1966 Glen Grant Gordon & MacPhail 50 Year Single Malt Scotch Whisky 700ml
This bottle is an exclusive bottling for The Whisky Exchange, London. Bearing the beautiful Book of Kells label, a series that is famed for bottling the best of GM casks from the 1980s to 2010s, this dram represents the very top of all Glen Grant stocks that Gordon MacPhail owns in its modern days, at least until GM starts to bottle older casks in the Private Stock series using crystal decanters.
In 1966, Glen Grant still used direct coal fire to heat both its wash and spirit stills, which many connoisseurs believed would bring richer flavors and a bolder body. They gradually turned to gas fire heating and indirect heating after 1973 for efficiency.
As a single-cask bottling sitting at 50 years old with almost 100 proof, this bottle is perfect for the most sophisticated drinkers and highest-end whisky collectors.
It was quite an all-around bottle when considering its specs. It is from the top series of the top independent bottler exclusive for the best scotch whisky retail in London, which is already a solid promise of quality. Looking at the distillery and vintage time, it is right at its prime. Being at 50 years old while still maintaining high proof is another testament to its quality. Note that there are a lot of Glen Grant bottles by both GM and Official bottlings that are high in years aged but proofed down to 80(40% abv). Those are notoriously mediocre expressions to avoid.

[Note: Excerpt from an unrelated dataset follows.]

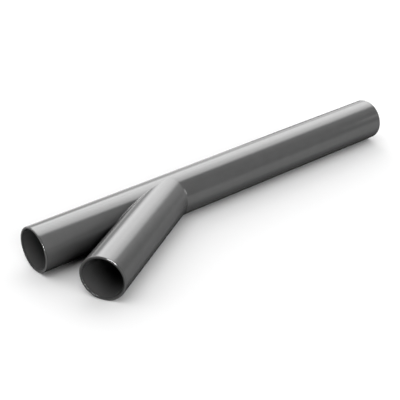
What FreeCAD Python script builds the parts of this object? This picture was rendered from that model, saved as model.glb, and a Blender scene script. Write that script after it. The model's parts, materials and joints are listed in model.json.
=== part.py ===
# A duct Y branch moulded in one piece. A straight tube, the run, is met at a shallow angle by a branch tube
# of the same bore. The axes cross in one level plane, so the skins meet in two upright plane curves: the
# crotch, in the sharp corner between the near legs, and the heel, in the blunt corner opposite. Both are
# rounded.
import FreeCAD, Part
import math
import os

Vector = FreeCAD.Vector

# Driving dimensions, in millimetres and degrees.
tube_outer_diameter = 50.0
wall_thickness = 3.0
run_length = 500.0
# Plain tube between an end and the crotch, where a coupling goes on.
run_spigot_length = 79.0
branch_spigot_length = 79.0
branch_angle = 30.0
crotch_radius = 0.6
heel_radius = 6.0
# Rounding of the inner and outer edges of each open end, at most this share of the wall.
rim_radius = 0.8
largest_rim_share = 0.4
# Arcs that a blend's skin is drawn through, from its top to its bottom.
blend_arcs = 25
# How closely the skins of a blend and a tube have to match to be one edge.
join_tolerance = 0.01

# The tubes.
outer_radius = tube_outer_diameter / 2
bore_radius = outer_radius - wall_thickness
up = Vector(0, 0, 1)
crossing = Vector(0, 0, 0)
away_from_branch = Vector(0, 1, 0)
to_far_end = Vector(1, 0, 0)
to_near_end = -to_far_end
to_branch_end = FreeCAD.Rotation(up, branch_angle).multVec(to_near_end)


def blend_reach(axis_a, axis_b, ball_radius):
    """How far along either axis from the crossing the blend between two tubes goes."""
    half_angle = axis_a.getAngle(axis_b) / 2
    return (outer_radius + ball_radius) / math.tan(half_angle)


crotch_reach = blend_reach(to_near_end, to_branch_end, crotch_radius)
near_leg = crotch_reach + run_spigot_length
branch_leg = crotch_reach + branch_spigot_length


def bar(start, axis, length, radius, seam_side):
    """A round bar. Its surface closes on itself along a line on the side that seam_side points to."""
    turn = FreeCAD.Rotation(seam_side, axis.cross(seam_side), axis, "ZXY")
    solid = Part.makeCylinder(radius, length)
    solid.Placement = FreeCAD.Placement(start, turn)
    return solid


def blend_edge(axis, other_axis, ball_radius):
    """The direction, seen from above, of the upright plane in which a blend ends on the tube along axis."""
    sideways = other_axis - axis * other_axis.dot(axis)
    sideways.normalize()
    edge = axis * blend_reach(axis, other_axis, ball_radius) + sideways * outer_radius
    return edge.normalize()


def upright_wedge(edge_a, edge_b):
    """The room between two upright half planes that share the upright line through the crossing."""
    past_all = 2 * (run_length + branch_leg)
    middle = (edge_a + edge_b).normalize()
    corners = [crossing, edge_a * past_all, middle * past_all, edge_b * past_all, crossing]
    lowest = up * -tube_outer_diameter
    plan = Part.Face(Part.makePolygon(corners))
    plan.translate(lowest)
    return plan.extrude(lowest * -2)


def ball_arc(axis_a, axis_b, ball_radius, climb):
    """The arc in which a ball touches both tubes as it rolls up the corner, as four Bezier poles.

    climb is the angle of the ball's centre above the level plane, seen along either tube."""
    half_angle = axis_a.getAngle(axis_b) / 2
    outward = (axis_a + axis_b).normalize()
    across = up.cross(outward)
    rise = outer_radius + ball_radius
    centre = outward * (rise * math.cos(climb) / math.sin(half_angle)) + up * (rise * math.sin(climb))
    to_tubes = outward * (math.sin(half_angle) * math.cos(climb)) + up * math.sin(climb)
    half_turn = math.asin(math.cos(half_angle) * math.cos(climb))
    forward = to_tubes.normalize() * ball_radius
    sideways = across * ball_radius
    handle = 4 / 3 * math.tan(half_turn / 2)
    poles = []
    for side in (1, -1):
        touch = centre - forward * math.cos(half_turn) + sideways * math.sin(half_turn) * side
        tangent = forward * math.sin(half_turn) + sideways * math.cos(half_turn) * side
        poles.append([touch, touch - tangent * handle])
    return poles[0] + poles[1][::-1]


def blend(axis_a, axis_b, ball_radius):
    """The solid between two upright planes whose skin rounds the corner between two tubes."""
    heights = [index / (blend_arcs - 1) for index in range(blend_arcs)]
    arcs = [ball_arc(axis_a, axis_b, ball_radius, math.pi * (0.5 - height)) for height in heights]
    lines = []
    for points in zip(*arcs):
        line = Part.BSplineCurve()
        line.interpolate(Points=list(points), Parameters=heights)
        lines.append(line)
    poles = list(zip(*[line.getPoles() for line in lines]))
    cubic = lines[0].Degree
    skin = Part.BSplineSurface()
    skin.buildFromPolesMultsKnots(poles, lines[0].getMultiplicities(), [cubic + 1, cubic + 1],
                                  lines[0].getKnots(), [0, 1], False, False, cubic, cubic)
    spine = Part.makeLine(crossing + up * outer_radius, crossing - up * outer_radius)
    sides = [Part.Face(Part.Wire([skin.vIso(end).toShape(), spine])) for end in (0, 1)]
    shell = Part.makeShell([skin.toShape()] + sides)
    shell.sewShape()
    return Part.makeSolid(shell)


def outer_body():
    """The fitting as if it were solid: each tube up to where the blends begin, and the two blends."""
    run = bar(crossing + to_near_end * near_leg, to_far_end, run_length, outer_radius, away_from_branch)
    branch = bar(crossing, to_branch_end, branch_leg, outer_radius, -up)
    opening = upright_wedge(blend_edge(to_near_end, to_branch_end, crotch_radius),
                            blend_edge(to_far_end, to_branch_end, heel_radius))
    kept = upright_wedge(blend_edge(to_branch_end, to_near_end, crotch_radius),
                         blend_edge(to_branch_end, to_far_end, heel_radius))
    crotch = blend(to_near_end, to_branch_end, crotch_radius)
    heel = blend(to_far_end, to_branch_end, heel_radius)
    return run.cut(opening).fuse([branch.common(kept), crotch, heel], join_tolerance).removeSplitter()


def bores():
    """The air's way through both tubes, a wall longer than they are at each end."""
    through = bar(crossing + to_near_end * (near_leg + wall_thickness), to_far_end,
                  run_length + 2 * wall_thickness, bore_radius, away_from_branch)
    side = bar(crossing, to_branch_end, branch_leg + wall_thickness, bore_radius, -up)
    return through.fuse(side)


def y_branch():
    """The finished fitting, lying on its three tubes, with the middle of its plan at the origin."""
    fitting = outer_body().cut(bores())
    rims = [edge for face in fitting.Faces if isinstance(face.Surface, Part.Plane) for edge in face.Edges]
    fitting = fitting.makeFillet(min(rim_radius, largest_rim_share * wall_thickness), rims)
    box = fitting.optimalBoundingBox(False)
    fitting.translate(-Vector(box.Center.x, box.Center.y, box.ZMin))
    return fitting


os.makedirs("parts", exist_ok=True)
y_branch().exportStep("parts/y_branch.step")
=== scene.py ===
# %% [markdown]
# A duct Y branch, a plain plastic fitting moulded in one piece, lies on its side on a white studio floor.
# Its shape comes from the frame: one solid with the real sizes, which stays as it is. This script gives
# the solid its finish and sets up the camera, the light and the floor. Lengths are in metres, apart from
# names that end in mm.

import json
import math

import bpy
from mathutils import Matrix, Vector


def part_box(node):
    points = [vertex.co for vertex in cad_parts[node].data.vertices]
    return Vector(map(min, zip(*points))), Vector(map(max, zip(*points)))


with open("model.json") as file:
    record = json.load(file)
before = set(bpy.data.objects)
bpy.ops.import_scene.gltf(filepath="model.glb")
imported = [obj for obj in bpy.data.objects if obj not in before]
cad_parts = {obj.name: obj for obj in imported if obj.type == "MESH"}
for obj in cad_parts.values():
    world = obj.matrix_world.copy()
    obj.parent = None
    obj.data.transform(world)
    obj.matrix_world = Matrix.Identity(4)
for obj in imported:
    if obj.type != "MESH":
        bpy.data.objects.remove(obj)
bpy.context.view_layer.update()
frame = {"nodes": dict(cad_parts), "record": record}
fitting = frame["nodes"]["y_branch"]
lowest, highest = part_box("y_branch")
print("the fitting is", [round(1000 * side, 1) for side in highest - lowest], "mm")

# %% [markdown]
# The tubes' places come from the record of the part. Every open end has a mount that lies on the tube's
# axis, so the ends and the crossing of the two axes are read from there and not typed again. The fitting
# lies flat, so its height is the tubes' diameter.

# %% The tubes' places
mounts = {mount["name"]: mount for mount in frame["record"]["mounts"]}
tube_radius = (highest.z - lowest.z) / 2
run_axis = Vector(mounts["far_end_bore"]["axis"])
branch_axis = Vector(mounts["branch_end_bore"]["axis"])
on_run = Vector(mounts["near_end_bore"]["pos_m"])
on_branch = Vector(mounts["branch_end_bore"]["pos_m"])
crossing = on_branch - branch_axis * ((on_branch.y - on_run.y) / branch_axis.y)
print("the tubes are", round(2000 * tube_radius, 1), "mm across")
print("their axes cross at", [round(1000 * place, 2) for place in crossing], "mm")

# %% [markdown]
# A helper for colours. Designers write colours as sRGB hex values, and shaders count in linear light,
# so one function turns the first into the second.

# %% Colours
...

Some may argue that it is not a first-fill old-style dark sherry cask. However, with 50 years of aging at high proof, first-fill sherry casks would have easily gotten overly oaked, extracting too much tannins and unwanted flavors. Admittedly, some rare exceptions could have survived that and still performed great, but that comes with an even higher price tag, like the 20k$ Black Bowmore.

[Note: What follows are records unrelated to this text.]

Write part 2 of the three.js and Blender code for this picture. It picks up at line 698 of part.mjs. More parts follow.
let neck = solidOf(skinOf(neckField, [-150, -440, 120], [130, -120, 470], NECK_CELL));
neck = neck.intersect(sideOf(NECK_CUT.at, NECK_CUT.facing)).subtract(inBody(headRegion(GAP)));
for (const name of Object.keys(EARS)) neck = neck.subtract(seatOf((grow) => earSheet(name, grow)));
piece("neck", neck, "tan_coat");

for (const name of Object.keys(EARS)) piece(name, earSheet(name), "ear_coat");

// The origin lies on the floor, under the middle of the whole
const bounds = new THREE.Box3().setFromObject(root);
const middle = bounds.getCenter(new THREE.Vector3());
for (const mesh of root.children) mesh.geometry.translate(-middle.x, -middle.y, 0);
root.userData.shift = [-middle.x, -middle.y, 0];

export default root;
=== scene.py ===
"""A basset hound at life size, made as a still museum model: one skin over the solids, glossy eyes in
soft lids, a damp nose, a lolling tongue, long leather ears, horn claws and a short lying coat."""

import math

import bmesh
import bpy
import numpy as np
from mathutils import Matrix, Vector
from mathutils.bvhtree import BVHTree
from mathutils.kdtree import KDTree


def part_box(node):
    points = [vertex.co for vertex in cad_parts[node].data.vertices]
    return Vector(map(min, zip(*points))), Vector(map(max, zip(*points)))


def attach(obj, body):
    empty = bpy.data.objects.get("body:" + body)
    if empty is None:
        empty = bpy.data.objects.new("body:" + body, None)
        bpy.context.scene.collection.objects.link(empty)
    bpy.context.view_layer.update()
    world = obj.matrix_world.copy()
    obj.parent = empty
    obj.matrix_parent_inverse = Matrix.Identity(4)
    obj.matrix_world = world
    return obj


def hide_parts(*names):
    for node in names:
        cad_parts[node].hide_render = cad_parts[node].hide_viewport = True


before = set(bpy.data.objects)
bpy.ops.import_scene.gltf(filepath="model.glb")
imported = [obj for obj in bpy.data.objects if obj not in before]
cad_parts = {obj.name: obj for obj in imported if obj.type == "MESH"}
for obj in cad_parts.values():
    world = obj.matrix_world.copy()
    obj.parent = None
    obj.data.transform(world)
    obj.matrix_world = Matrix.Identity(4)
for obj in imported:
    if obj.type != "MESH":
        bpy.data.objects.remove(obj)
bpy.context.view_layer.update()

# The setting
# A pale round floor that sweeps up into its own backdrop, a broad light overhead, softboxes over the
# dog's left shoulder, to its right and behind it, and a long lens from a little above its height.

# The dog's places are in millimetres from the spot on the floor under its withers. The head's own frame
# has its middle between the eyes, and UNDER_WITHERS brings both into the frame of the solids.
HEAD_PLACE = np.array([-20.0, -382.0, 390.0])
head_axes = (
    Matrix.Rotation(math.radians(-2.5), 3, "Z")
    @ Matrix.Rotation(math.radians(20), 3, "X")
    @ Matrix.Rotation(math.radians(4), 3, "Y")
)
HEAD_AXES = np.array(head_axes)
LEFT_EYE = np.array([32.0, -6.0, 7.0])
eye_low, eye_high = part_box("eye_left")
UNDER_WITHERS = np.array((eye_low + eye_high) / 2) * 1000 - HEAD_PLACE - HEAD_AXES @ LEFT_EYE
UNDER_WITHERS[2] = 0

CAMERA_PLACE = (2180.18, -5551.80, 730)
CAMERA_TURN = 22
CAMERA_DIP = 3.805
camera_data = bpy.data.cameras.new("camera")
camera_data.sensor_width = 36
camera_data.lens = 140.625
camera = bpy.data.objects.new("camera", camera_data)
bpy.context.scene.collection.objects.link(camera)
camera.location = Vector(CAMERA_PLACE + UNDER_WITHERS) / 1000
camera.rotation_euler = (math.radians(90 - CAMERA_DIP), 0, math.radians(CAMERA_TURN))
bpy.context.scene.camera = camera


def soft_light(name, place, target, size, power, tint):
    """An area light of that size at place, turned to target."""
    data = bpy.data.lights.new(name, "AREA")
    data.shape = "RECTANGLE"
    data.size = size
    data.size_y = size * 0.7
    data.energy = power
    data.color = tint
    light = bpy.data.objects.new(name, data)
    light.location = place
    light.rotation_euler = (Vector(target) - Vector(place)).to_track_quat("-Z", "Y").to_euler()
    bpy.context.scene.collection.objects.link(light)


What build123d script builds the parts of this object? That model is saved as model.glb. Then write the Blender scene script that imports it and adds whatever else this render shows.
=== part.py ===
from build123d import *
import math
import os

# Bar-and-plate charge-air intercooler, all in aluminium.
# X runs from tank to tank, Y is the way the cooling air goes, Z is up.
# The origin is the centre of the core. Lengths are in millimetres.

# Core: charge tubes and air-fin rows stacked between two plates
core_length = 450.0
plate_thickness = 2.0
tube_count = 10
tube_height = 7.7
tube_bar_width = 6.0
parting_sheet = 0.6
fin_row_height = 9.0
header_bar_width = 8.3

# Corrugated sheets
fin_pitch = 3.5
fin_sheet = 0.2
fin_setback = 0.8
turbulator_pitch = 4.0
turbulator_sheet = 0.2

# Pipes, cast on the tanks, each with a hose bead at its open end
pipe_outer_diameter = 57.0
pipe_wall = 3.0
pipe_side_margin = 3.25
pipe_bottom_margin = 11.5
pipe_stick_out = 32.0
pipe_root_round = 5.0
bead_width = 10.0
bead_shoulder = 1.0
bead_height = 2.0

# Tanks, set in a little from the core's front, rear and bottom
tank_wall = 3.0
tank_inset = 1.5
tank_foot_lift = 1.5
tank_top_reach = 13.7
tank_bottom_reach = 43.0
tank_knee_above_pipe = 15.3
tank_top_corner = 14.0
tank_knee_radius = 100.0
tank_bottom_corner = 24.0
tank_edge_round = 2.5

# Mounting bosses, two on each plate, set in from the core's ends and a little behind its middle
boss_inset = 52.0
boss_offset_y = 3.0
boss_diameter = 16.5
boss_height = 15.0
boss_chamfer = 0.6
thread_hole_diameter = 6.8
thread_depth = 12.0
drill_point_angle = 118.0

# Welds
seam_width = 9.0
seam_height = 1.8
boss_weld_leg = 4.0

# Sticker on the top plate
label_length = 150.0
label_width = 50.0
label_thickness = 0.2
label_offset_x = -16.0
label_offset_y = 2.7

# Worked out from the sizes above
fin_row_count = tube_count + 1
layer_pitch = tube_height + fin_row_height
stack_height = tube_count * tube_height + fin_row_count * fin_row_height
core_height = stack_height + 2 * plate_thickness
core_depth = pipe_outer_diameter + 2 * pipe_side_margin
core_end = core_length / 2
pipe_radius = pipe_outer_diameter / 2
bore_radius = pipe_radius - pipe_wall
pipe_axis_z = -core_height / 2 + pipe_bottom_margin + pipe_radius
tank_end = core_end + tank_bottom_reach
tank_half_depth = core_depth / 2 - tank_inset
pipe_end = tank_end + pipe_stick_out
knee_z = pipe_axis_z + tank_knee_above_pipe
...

With such a bottle, the only consideration left is price. Are you willing to pay 3500$ for an absolutely great bottle? Greatness doesn’t come cheap, but there aren’t many great ones out there.
Longmorn is one of the very few distilleries that drinks well regardless of its age, cask types, and even proof. Highland Park, Talisker, and Springbank (Longrow) are the only distilleries outside of Islay to have this high level of versatility and quality, and all but Longmorn are at least slightly peated.

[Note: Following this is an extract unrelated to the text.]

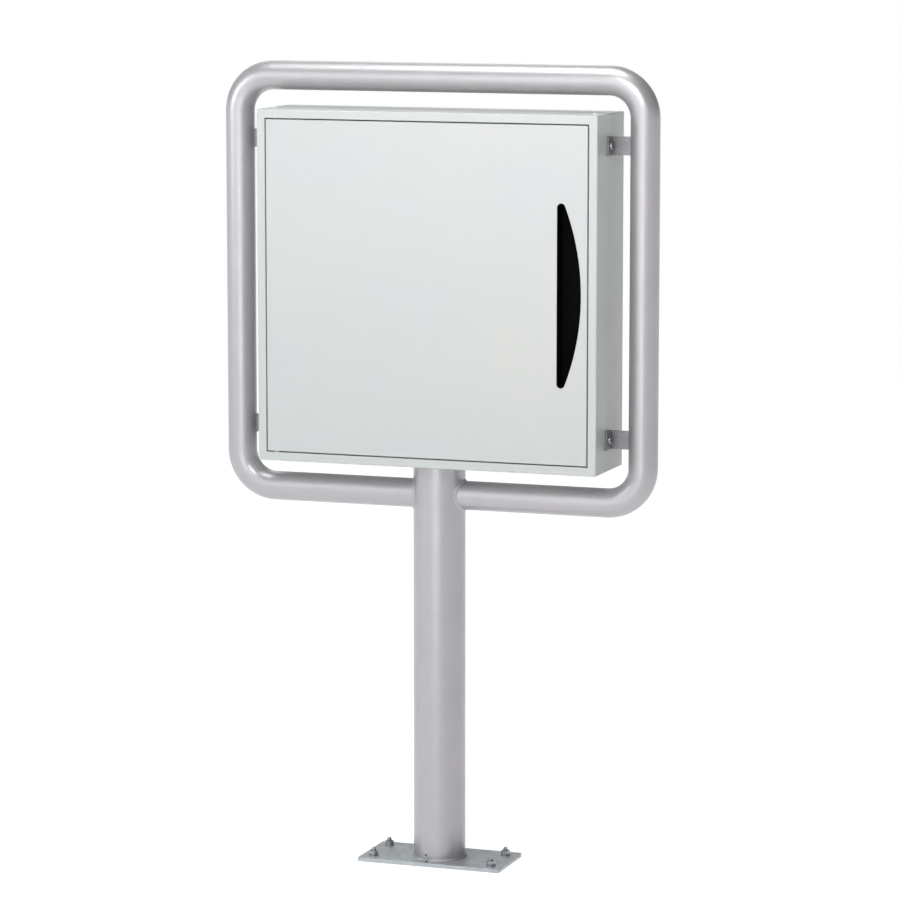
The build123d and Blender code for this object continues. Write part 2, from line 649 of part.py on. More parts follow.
def standoffs():
    """Spacers with studs, welded to the cabinet's back."""
    spacer_front = mount_front + mount_plate_t
    stud_end = mount_front - standoff_nut_h - screw_end
    spacer = rod_y(0, 0, spacer_front, back - sheet, standoff_r)
    spacer += rod_y(0, 0, stud_end, spacer_front, standoff_stud_r)
    return [Pos(x, 0, z) * spacer for x, z in standoff_places()]


def standoff_nuts():
    nut = chamfered_nut(standoff_nut_af, standoff_nut_h, standoff_stud_r)
    return [Pos(x, mount_front, z) * Rot(90, 0, 0) * nut for x, z in standoff_places()]


def panel_box(x, z, width, height, depth):
    """Moulded housing, open at its back, with rounded front corners."""
    y0 = mount_front - depth
    shell = block(around(x, width), (y0, mount_front), around(z, height))
    shell = rounded(shell, Axis.Y, panel_edge_r)
    shell = fillet(shell.faces().sort_by(Axis.Y)[0].edges(), panel_edge_r / 2)
    hollow_x, hollow_z = around(x, width - 2 * panel_wall), around(z, height - 2 * panel_wall)
    return shell - block(hollow_x, (y0 + panel_wall, mount_front + 1), hollow_z)


def window_place():
    return display_x, gear_z + display_z + window_up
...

Longmorn has one of the most robust and structured distillates in the Speyside region, with its signature subtle earthy botanical flavors underlying its smooth surface. Extended aging in refilled bourbon barrels/hogsheads transforms malty and creamy notes into tropical fruits.
Regarding the vintages, as consistent and competent as Longmorn, almost any vintage before 1976 is considered excellent. 1973 is also one of them. Two legendary bottlers’ selections, Samaroli 1973 hand-written bottling and Kingsbury 1973 hand-written label, bottled in the same era, are the best examples. These are all selling for over 1500$ and 3000$, respectively. I have personally tasted these two bottles, and they are among my favorite Longmorn expressions.
This bottle of 1973 Duncan Taylor Longmorn is a perfect cask strength expression for the vintage. Any raw or rough flavors would have already been tamed by time. This is a very rare chance of encountering such a bottle.
It is worth noting that Longmorn has been my favorite scotch distillery for a long time. As its value has been discovered by collectors over the years, the majority of its famous expressions are already either hard to find or very high in price. From a realistic standpoint of doing business, the cost of acquiring the best Longmorn is too high, not to mention offering them at a competitive price. This is the moment when “I want a good bottle of 1960-70s Longmorn in our portfolio, but I also have to take the business reality into account.”
Of course, there are cheaper options, such as the 10-year-old Official Bottling from the 1970s, which usually sells for $350-$500 depending on the version and condition. Due to its low strength (40%) and predominantly low cask influence (could be due to cask type or short aging), it tastes pale and mediocre. Though its blending component was distilled in the 1960s, it is nowhere near representative of Longmorn’s performance level around the same era.
This Duncan Taylor bottle is my answer for a relatively affordable 1970s cask strength version of Longmorn. It is from a solid tier-2 independent bottler, not those hall of famers, like Samaroli/Kingsbury mentioned above, that are carrying price hypes. It is not a heavily sherried cask expression, which also gets around the market hotspot. I personally have a lot of good experiences with bourbon/refill-barreled Longmorn(1967, 1968 Scotts Selection, GM Original Cask 1969, including the Intertrade variant), and I do wholeheartedly think that they are on the same performance level as those of dark sherry casks per my Whiskybase ratings.
Every attribute of a collectible bottle has a different price tag on it. Distillery, year-distilled, years-aged, cask type, proof, bottler, you name it, and they all have influences on the final taste of a whisky. With limited resources and budgets, there are various necessary choices and decisions to be made in search of a “better tasting” one.